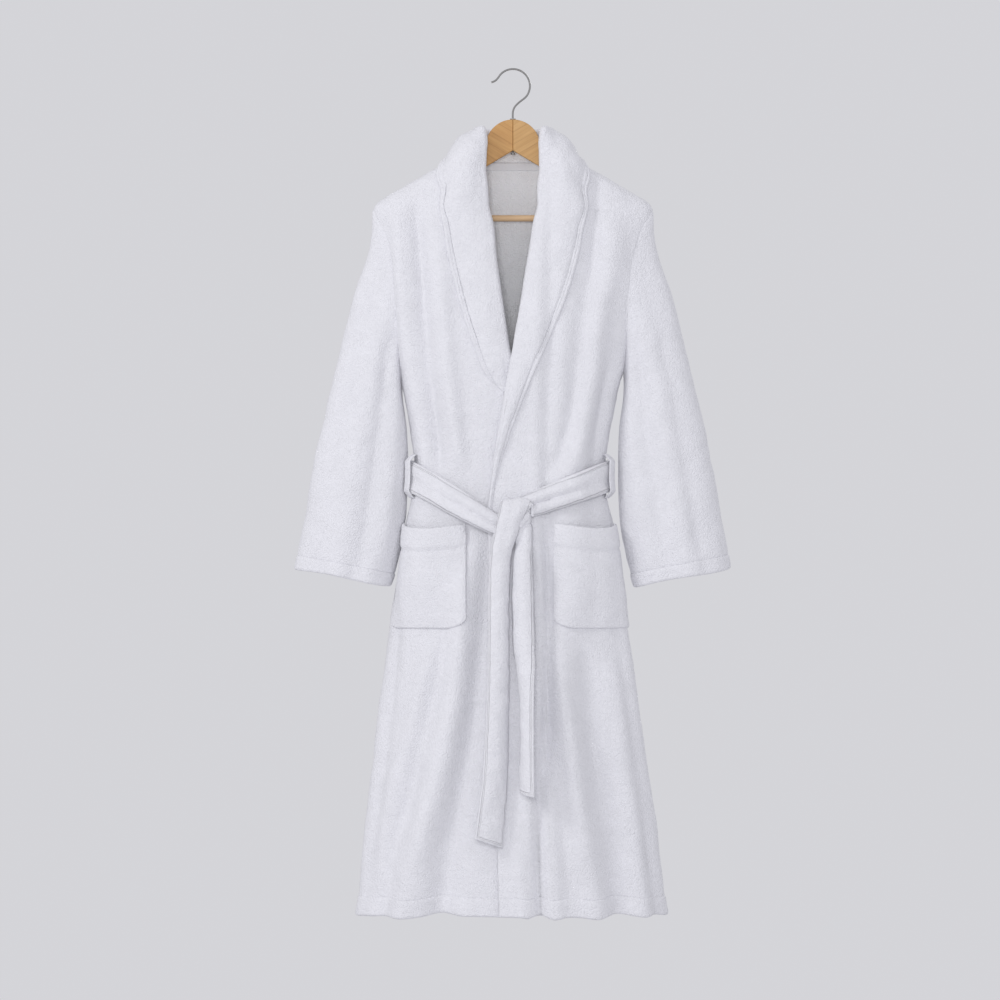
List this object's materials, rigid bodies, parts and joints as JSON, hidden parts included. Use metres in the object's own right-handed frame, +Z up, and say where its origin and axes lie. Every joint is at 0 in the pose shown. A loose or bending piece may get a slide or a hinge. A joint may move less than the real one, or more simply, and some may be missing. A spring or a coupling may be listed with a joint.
{
  "type": "bathrobe on a hanger",
  "caption": "White terry bathrobe with a shawl collar, piped edges, patch pockets and a tied sash belt, hanging on a wooden hanger with a swivelling wire hook.",
  "frame": {"origin": "point under the crown of the hook, where a rail or peg carries it", "axes": "+Z up; the front of the robe faces -Y; +X is the wearer's left"},
  "size_m": [0.6698, 0.204, 1.293],
  "materials": {
    "terry": "looped cotton pile, white",
    "tape": "smooth woven cotton tape",
    "wood": "clear satin lacquer on light laminated wood",
    "steel": "bright drawn wire"
  },
  "bodies": {
    "hook": {"hook": "steel", "hook_nut": "steel"},
    "hanger": {"hanger_left_arm": "wood", "hanger_right_arm": "wood", "hanger_bar": "wood", "hook_washer": "steel"},
    "robe": {"left_front": "terry", "right_front": "terry", "back_panel": "terry", "left_front_hem": "terry", "right_front_hem": "terry", "back_hem": "terry", "left_facing": "terry", "right_facing": "terry", "collar_stand": "terry", "left_collar": "terry", "right_collar": "terry", "left_collar_piping": "terry", "right_collar_piping": "terry", "neck_tape": "tape", "left_pocket": "terry", "right_pocket": "terry", "belt": "terry", "belt_knot": "terry", "left_belt_loop": "terry", "right_belt_loop": "terry", "left_upper_sleeve": "terry", "right_upper_sleeve": "terry"},
    "left_sleeve": {"left_lower_sleeve": "terry", "left_cuff": "terry"},
    "right_sleeve": {"right_lower_sleeve": "terry", "right_cuff": "terry"},
    "short_tail": {"belt_short_tail": "terry"},
    "long_tail": {"belt_long_tail": "terry"}
  },
  "joints": [
    {"name": "hook_swivel", "type": "hinge", "parent": "hook", "child": "hanger", "pos_m": [0, 0, -0.076], "axis": [0, 0, 1], "continuous": true},
    {"name": "robe_lift", "type": "slide", "parent": "hanger", "child": "robe", "axis": [0, 0, 1], "range_m": [0, 0.06]},
    {"name": "left_sleeve_out", "type": "hinge", "parent": "robe", "child": "left_sleeve", "pos_m": [0.2485, 0, -0.3785], "axis": [0, -1, 0], "range_deg": [0, 45]},
    {"name": "right_sleeve_out", "type": "hinge", "parent": "robe", "child": "right_sleeve", "pos_m": [-0.2485, 0, -0.3785], "axis": [0, 1, 0], "range_deg": [0, 45]},
    {"name": "short_tail_swing", "type": "hinge", "parent": "robe", "child": "short_tail", "pos_m": [0.018, -0.0935, -0.7082], "axis": [-1, 0, 0], "range_deg": [0, 60]},
    {"name": "long_tail_swing", "type": "hinge", "parent": "robe", "child": "long_tail", "pos_m": [-0.0175, -0.0935, -0.7082], "axis": [-1, 0, 0], "range_deg": [0, 60]}
  ]
}
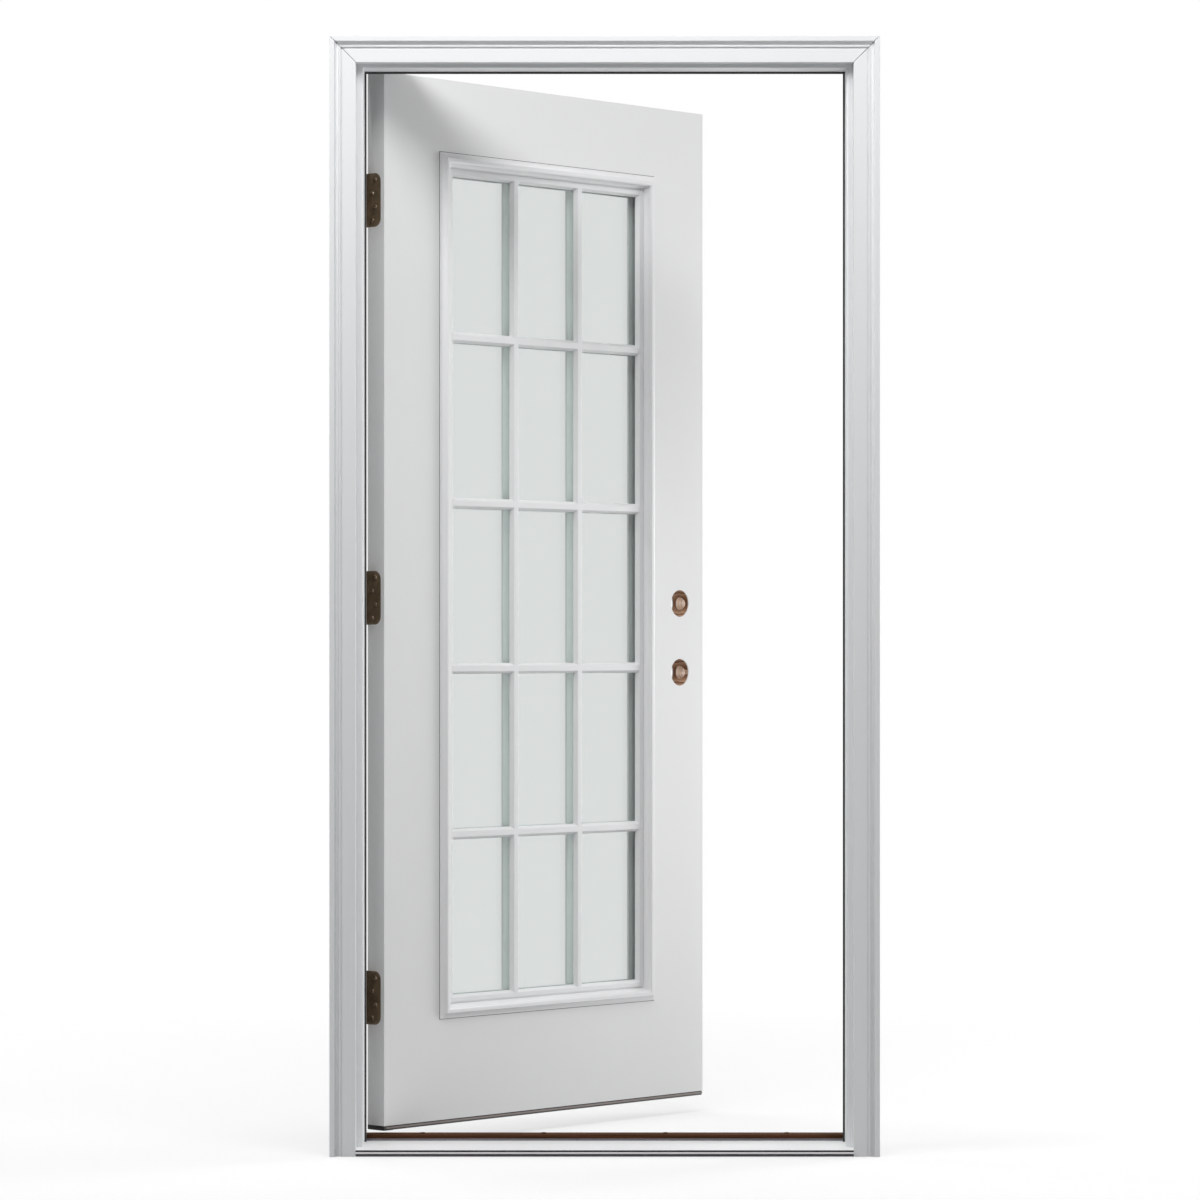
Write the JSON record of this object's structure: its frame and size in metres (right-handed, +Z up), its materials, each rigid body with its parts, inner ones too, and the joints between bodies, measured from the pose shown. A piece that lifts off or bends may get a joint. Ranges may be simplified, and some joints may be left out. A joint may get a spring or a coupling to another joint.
{
  "type": "fifteen lite front door",
  "caption": "White exterior door unit with a glazed leaf divided by bars, bored for two locks, hung on pinned hinges in a cased frame with a sill.",
  "frame": {"origin": "underside of the sill, half way across, on the line where the casing's back meets the wall", "axes": "+Z up; -Y is the exterior side; the hinges are at -X; the leaf opens towards +Y and stands open at rest"},
  "size_m": [1.025, 0.826, 2.087],
  "materials": {
    "frame_paint": "white factory paint, satin",
    "casing_paint": "white factory paint, satin",
    "seal": "black foam seal with a smooth skin",
    "sill_composite": "dark grey composite",
    "sill_metal": "mill finish, bright",
    "cap_composite": "dark brown composite",
    "hinge_bronze": "oil rubbed bronze",
    "leaf_paint": "white smooth factory finish",
    "edge_paint": "white paint on the edges",
    "timber": "bare softwood",
    "foam": "foam filling",
    "lite_moulding": "white moulded plastic",
    "clear_glass": "clear, faint green at the edge",
    "spacer_metal": "satin spacer bar",
    "sweep_vinyl": "grey brown vinyl"
  },
  "bodies": {
    "frame": {"hinge_jamb": "frame_paint", "strike_jamb": "frame_paint", "head_jamb": "frame_paint", "casing_left": "casing_paint", "casing_right": "casing_paint", "casing_head": "casing_paint", "weatherstrip_hinge": "seal", "weatherstrip_strike": "seal", "weatherstrip_head": "seal", "sill_base": "sill_composite", "sill_deck": "sill_metal", "sill_cap": "cap_composite", "frame_hinge_top": "hinge_bronze", "frame_hinge_middle": "hinge_bronze", "frame_hinge_bottom": "hinge_bronze", "hinge_pin_top": "hinge_bronze", "hinge_pin_middle": "hinge_bronze", "hinge_pin_bottom": "hinge_bronze"},
    "door": {"skin_exterior": "leaf_paint", "skin_interior": "leaf_paint", "stile_hinge": "edge_paint", "stile_lock": "edge_paint", "rail_top": "timber", "rail_bottom": "timber", "lock_block": "timber", "foam_core": "foam", "lite_frame_exterior": "lite_moulding", "lite_frame_interior": "lite_moulding", "grille_exterior": "lite_moulding", "grille_interior": "lite_moulding", "pane_exterior": "clear_glass", "pane_interior": "clear_glass", "glass_spacer": "spacer_metal", "door_hinge_top": "hinge_bronze", "door_hinge_middle": "hinge_bronze", "door_hinge_bottom": "hinge_bronze", "bottom_sweep": "sweep_vinyl", "sweep_end_pad": "seal"}
  },
  "joints": [
    {"name": "door_swing", "type": "hinge", "parent": "frame", "child": "door", "pos_m": [-0.4595, 0.1274, 0], "axis": [0, 0, 1], "range_deg": [-47.5, 62.5]}
  ]
}
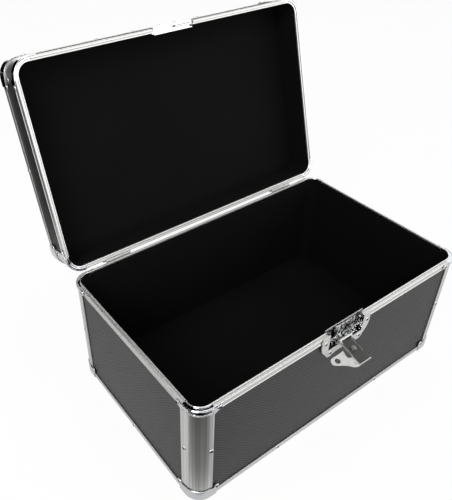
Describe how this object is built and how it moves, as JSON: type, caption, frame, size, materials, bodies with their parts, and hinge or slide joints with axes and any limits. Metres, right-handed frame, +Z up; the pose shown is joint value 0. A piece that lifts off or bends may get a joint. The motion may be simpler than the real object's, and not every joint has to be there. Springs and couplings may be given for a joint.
{
  "type": "record carrying case",
  "caption": "Rectangular flight case for small records: black panels in aluminium edging, chromed corners, hinged lid held open, lever latch with padlock tab, drop handle.",
  "frame": {"origin": "the middle of the floor inside, on the lining, where the records stand; it lies 6.7 mm above the surface that the corner caps stand on", "axes": "+Z up, -Y to the front with the latch, +X to the right as seen from the front; the lid is stored open to the back"},
  "size_m": [0.4018, 0.3903, 0.3901],
  "materials": {
    "faced_board": "thin board faced with a fine-dimpled black plastic sheet",
    "lining": "dull black lining sheet",
    "aluminium": "satin extruded aluminium",
    "chrome": "polished chrome on pressed steel",
    "zinc_plate": "bright plated steel",
    "spring_steel": "plain steel wire and rod",
    "grip": "black moulded grip"
  },
  "bodies": {
    "base": {"base_front_panel": "faced_board", "base_back_panel": "faced_board", "base_left_panel": "faced_board", "base_right_panel": "faced_board", "base_bottom_panel": "faced_board", "base_lining": "lining", "base_rim": "aluminium", "base_edge_strip": "aluminium", "base_post_front_left": "aluminium", "base_post_front_right": "aluminium", "base_post_back_left": "aluminium", "base_post_back_right": "aluminium", "base_rim_cap_front_left": "chrome", "base_rim_cap_front_right": "chrome", "base_rim_cap_back_left": "chrome", "base_rim_cap_back_right": "chrome", "base_corner_cap_front_left": "chrome", "base_corner_cap_front_right": "chrome", "base_corner_cap_back_left": "chrome", "base_corner_cap_back_right": "chrome", "base_hinge_leaf_left": "zinc_plate", "base_hinge_leaf_right": "zinc_plate", "hinge_pin_left": "spring_steel", "hinge_pin_right": "spring_steel", "latch_base": "zinc_plate", "latch_flap_pin": "spring_steel", "latch_hook_pin": "spring_steel", "latch_hook_spring": "spring_steel"},
    "lid": {"lid_front_panel": "faced_board", "lid_back_panel": "faced_board", "lid_left_panel": "faced_board", "lid_right_panel": "faced_board", "lid_top_panel": "faced_board", "lid_lining": "lining", "lid_rim": "aluminium", "lid_edge_strip": "aluminium", "lid_post_front_left": "aluminium", "lid_post_front_right": "aluminium", "lid_post_back_left": "aluminium", "lid_post_back_right": "aluminium", "lid_rim_cap_front_left": "chrome", "lid_rim_cap_front_right": "chrome", "lid_rim_cap_back_left": "chrome", "lid_rim_cap_back_right": "chrome", "lid_corner_cap_front_left": "chrome", "lid_corner_cap_front_right": "chrome", "lid_corner_cap_back_left": "chrome", "lid_corner_cap_back_right": "chrome", "lid_hinge_leaf_left": "zinc_plate", "lid_hinge_leaf_right": "zinc_plate", "lid_catch": "chrome", "handle_bracket_left": "chrome", "handle_bracket_right": "chrome"},
    "flap": {"latch_flap": "chrome", "padlock_tab": "zinc_plate", "lock_barrel": "zinc_plate"},
    "plug": {"lock_plug": "zinc_plate"},
    "hook": {"latch_hook": "chrome"},
    "handle": {"handle_bail": "chrome", "handle_grip": "grip"}
  },
  "joints": [
    {"name": "lid_hinge", "type": "hinge", "parent": "base", "child": "lid", "pos_m": [0, 0.1235, 0.1459], "axis": [1, 0, 0], "range_deg": [0, 106.2]},
    {"name": "flap_pivot", "type": "hinge", "parent": "base", "child": "flap", "pos_m": [0, -0.1229, 0.1257], "axis": [1, 0, 0], "range_deg": [-102.8, 0]},
    {"name": "hook_pivot", "type": "hinge", "parent": "base", "child": "hook", "pos_m": [0, -0.1204, 0.1333], "axis": [1, 0, 0], "range_deg": [0, 4.5]},
    {"name": "lock_turn", "type": "hinge", "parent": "flap", "child": "plug", "pos_m": [0, -0.13655, 0.1226], "axis": [0, 0.2215, -0.9751], "range_deg": [0, 90]},
    {"name": "handle_pivot", "type": "hinge", "parent": "lid", "child": "handle", "pos_m": [0, 0.2077, 0.25004], "axis": [1, 0, 0], "range_deg": [-14, 161]}
  ],
  "couplings": [
    {"joint": "hook_pivot", "follows": "flap_pivot", "ratio": -0.0437}
  ]
}
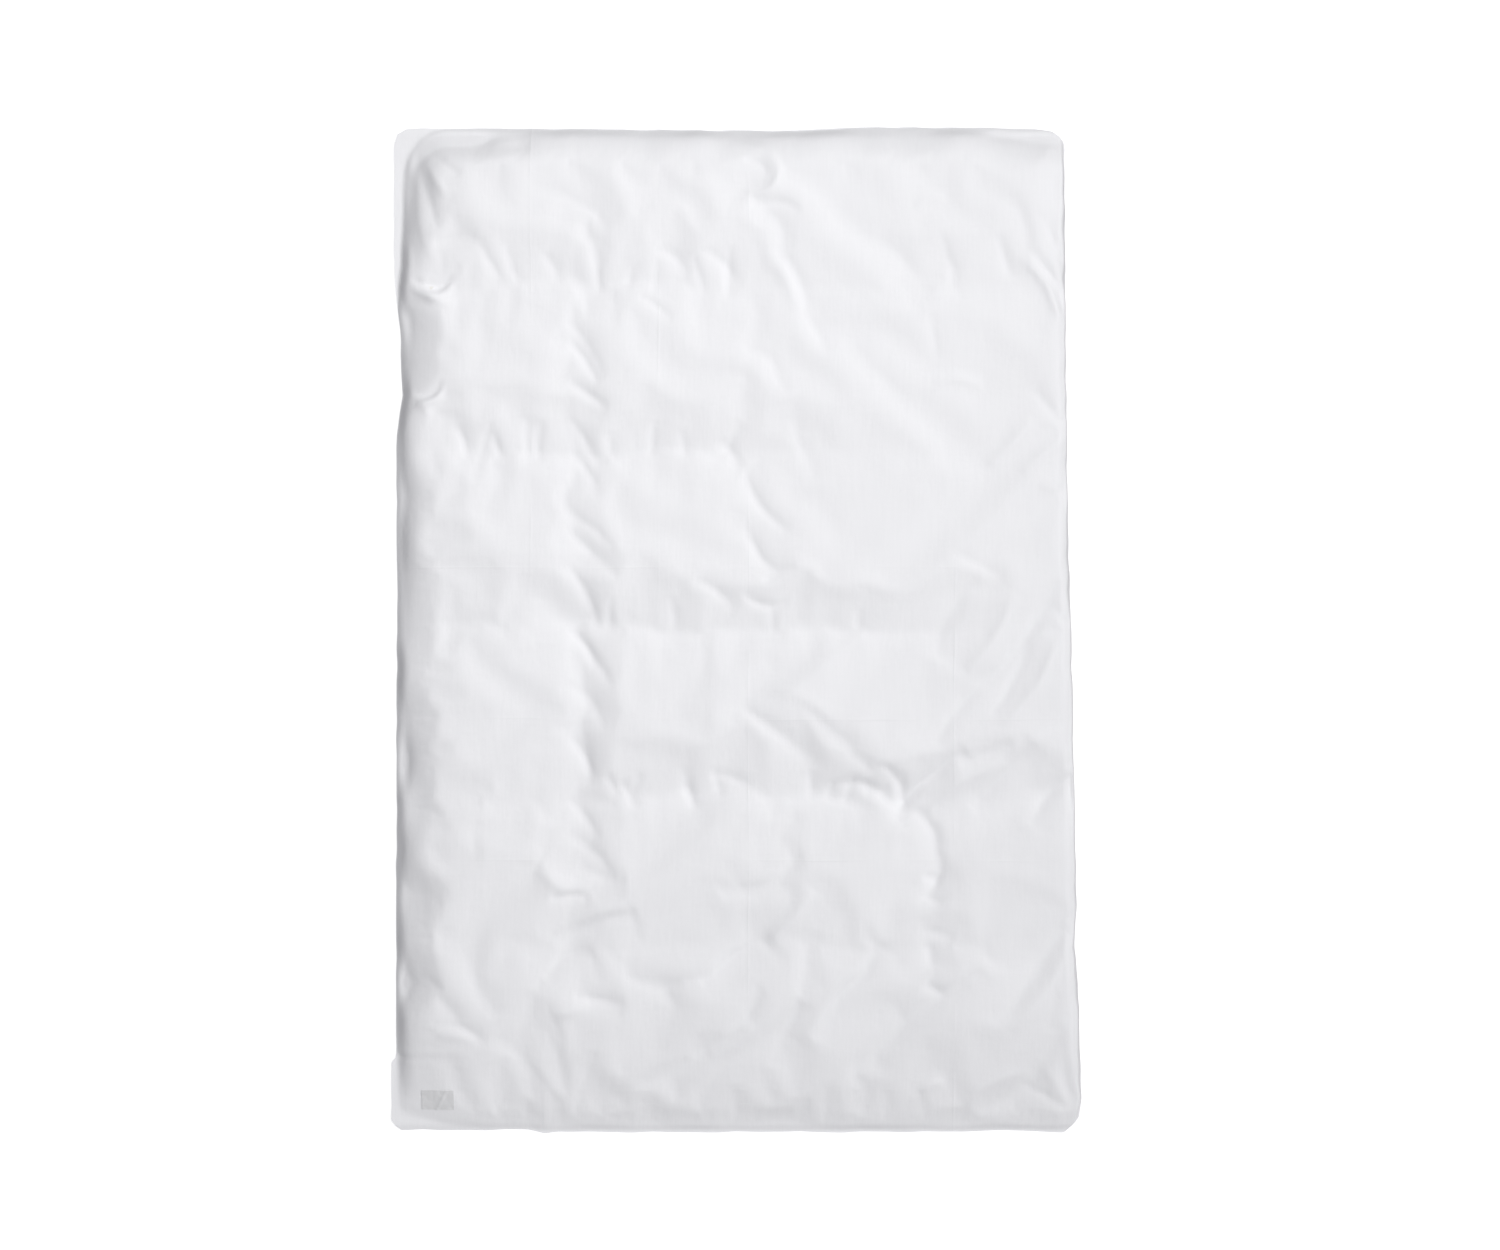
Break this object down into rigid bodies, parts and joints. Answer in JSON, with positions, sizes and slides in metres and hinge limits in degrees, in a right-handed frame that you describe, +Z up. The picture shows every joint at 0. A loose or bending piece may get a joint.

━━━━━━━━━━

-- WORK REQUIRED --
Search the preceding listing for the word "loose" and pull out every line that holds it.

-- WRITTEN REPLY --
List this object's materials, rigid bodies, parts and joints as JSON, hidden parts included. Use metres in the object's own right-handed frame, +Z up, and say where its origin and axes lie. Every joint is at 0 in the pose shown. A loose or bending piece may get a slide or a hinge. A joint may move less than the real one, or more simply, and some may be missing. A spring or a coupling may be listed with a joint.
Break this object down into rigid bodies, parts and joints. Answer in JSON, with positions, sizes and slides in metres and hinge limits in degrees, in a right-handed frame that you describe, +Z up. The picture shows every joint at 0. A loose or bending piece may get a joint.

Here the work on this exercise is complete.